_Source data:_
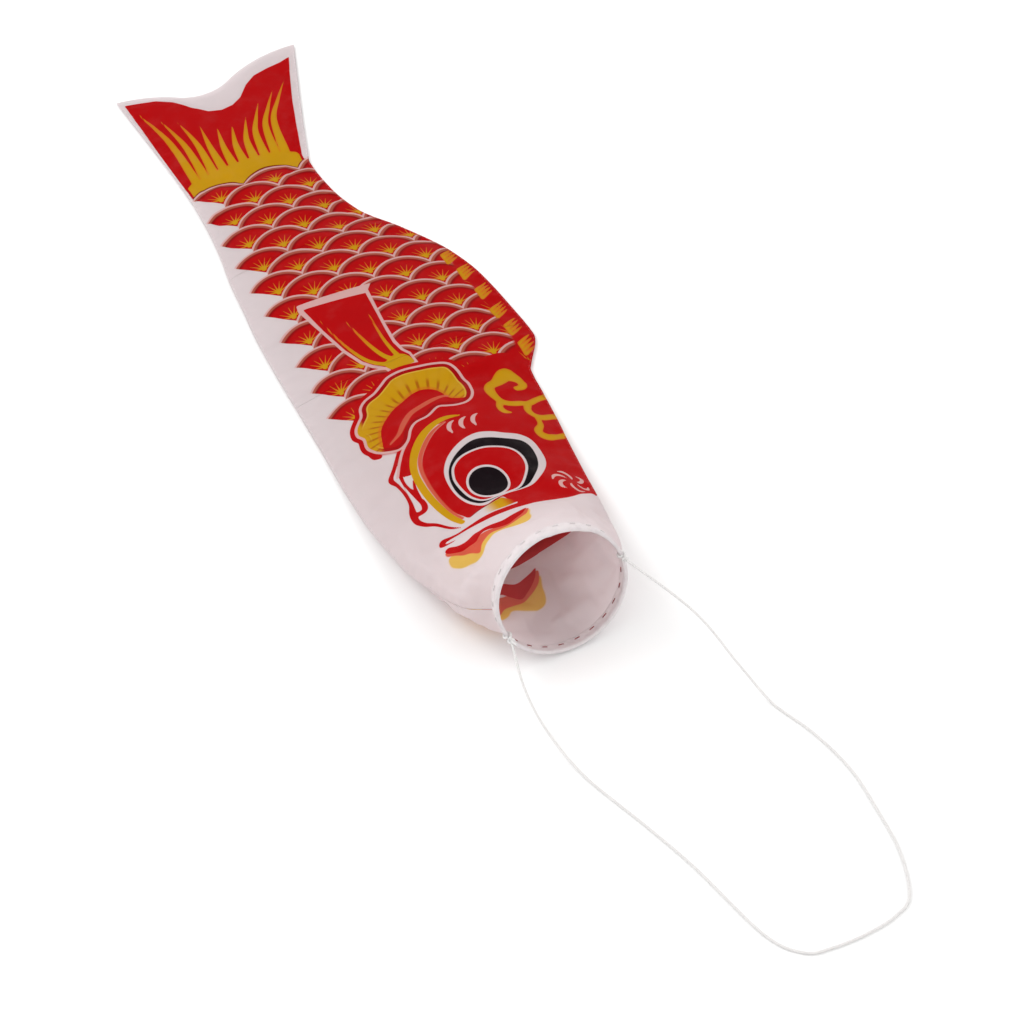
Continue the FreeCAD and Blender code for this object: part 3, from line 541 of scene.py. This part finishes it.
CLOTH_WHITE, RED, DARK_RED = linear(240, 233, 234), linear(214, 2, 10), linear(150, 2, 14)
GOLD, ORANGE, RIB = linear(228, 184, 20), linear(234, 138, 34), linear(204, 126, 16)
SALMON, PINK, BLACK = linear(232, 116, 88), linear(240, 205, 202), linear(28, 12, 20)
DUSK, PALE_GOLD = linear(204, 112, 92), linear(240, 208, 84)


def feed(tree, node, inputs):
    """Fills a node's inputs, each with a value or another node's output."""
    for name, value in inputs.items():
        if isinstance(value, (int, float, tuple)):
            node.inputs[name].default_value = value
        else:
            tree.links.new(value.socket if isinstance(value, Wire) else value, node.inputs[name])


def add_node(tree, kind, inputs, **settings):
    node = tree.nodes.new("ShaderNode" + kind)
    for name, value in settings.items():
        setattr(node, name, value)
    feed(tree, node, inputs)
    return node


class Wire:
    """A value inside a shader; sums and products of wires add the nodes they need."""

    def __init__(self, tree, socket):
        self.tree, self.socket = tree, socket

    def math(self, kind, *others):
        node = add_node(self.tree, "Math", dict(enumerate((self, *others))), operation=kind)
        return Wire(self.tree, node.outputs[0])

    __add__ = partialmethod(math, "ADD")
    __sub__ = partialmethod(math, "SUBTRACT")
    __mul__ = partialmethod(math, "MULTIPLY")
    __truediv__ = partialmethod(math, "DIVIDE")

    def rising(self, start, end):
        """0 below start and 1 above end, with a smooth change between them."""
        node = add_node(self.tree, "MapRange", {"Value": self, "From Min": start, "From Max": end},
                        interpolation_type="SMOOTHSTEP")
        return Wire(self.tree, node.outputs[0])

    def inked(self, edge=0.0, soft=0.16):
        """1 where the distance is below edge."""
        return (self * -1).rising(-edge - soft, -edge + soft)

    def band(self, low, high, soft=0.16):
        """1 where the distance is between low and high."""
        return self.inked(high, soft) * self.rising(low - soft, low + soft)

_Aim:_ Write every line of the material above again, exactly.

_Answer to the exercise:_
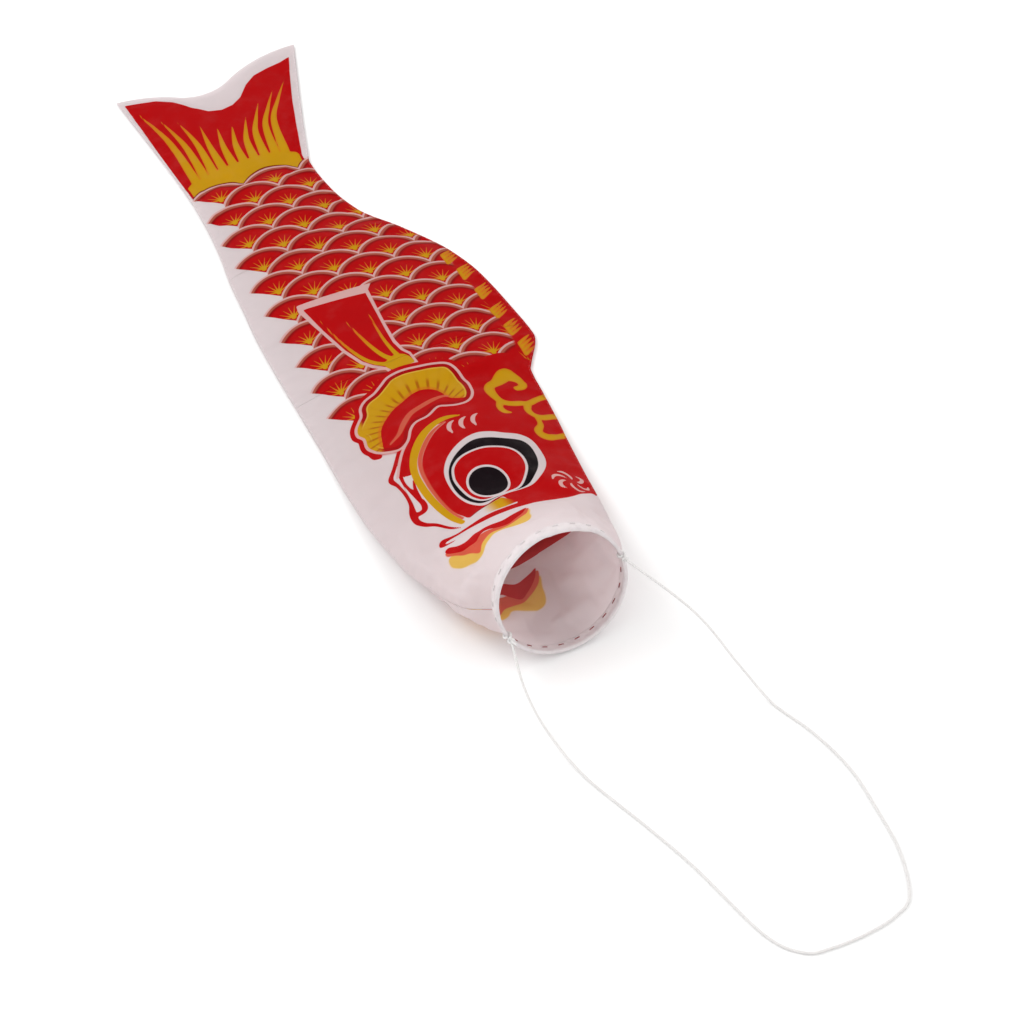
Continue the FreeCAD and Blender code for this object: part 3, from line 541 of scene.py. This part finishes it.
CLOTH_WHITE, RED, DARK_RED = linear(240, 233, 234), linear(214, 2, 10), linear(150, 2, 14)
GOLD, ORANGE, RIB = linear(228, 184, 20), linear(234, 138, 34), linear(204, 126, 16)
SALMON, PINK, BLACK = linear(232, 116, 88), linear(240, 205, 202), linear(28, 12, 20)
DUSK, PALE_GOLD = linear(204, 112, 92), linear(240, 208, 84)


def feed(tree, node, inputs):
    """Fills a node's inputs, each with a value or another node's output."""
    for name, value in inputs.items():
        if isinstance(value, (int, float, tuple)):
            node.inputs[name].default_value = value
        else:
            tree.links.new(value.socket if isinstance(value, Wire) else value, node.inputs[name])


def add_node(tree, kind, inputs, **settings):
    node = tree.nodes.new("ShaderNode" + kind)
    for name, value in settings.items():
        setattr(node, name, value)
    feed(tree, node, inputs)
    return node


class Wire:
    """A value inside a shader; sums and products of wires add the nodes they need."""

    def __init__(self, tree, socket):
        self.tree, self.socket = tree, socket

    def math(self, kind, *others):
        node = add_node(self.tree, "Math", dict(enumerate((self, *others))), operation=kind)
        return Wire(self.tree, node.outputs[0])

    __add__ = partialmethod(math, "ADD")
    __sub__ = partialmethod(math, "SUBTRACT")
    __mul__ = partialmethod(math, "MULTIPLY")
    __truediv__ = partialmethod(math, "DIVIDE")

    def rising(self, start, end):
        """0 below start and 1 above end, with a smooth change between them."""
        node = add_node(self.tree, "MapRange", {"Value": self, "From Min": start, "From Max": end},
                        interpolation_type="SMOOTHSTEP")
        return Wire(self.tree, node.outputs[0])

    def inked(self, edge=0.0, soft=0.16):
        """1 where the distance is below edge."""
        return (self * -1).rising(-edge - soft, -edge + soft)

    def band(self, low, high, soft=0.16):
        """1 where the distance is between low and high."""
        return self.inked(high, soft) * self.rising(low - soft, low + soft)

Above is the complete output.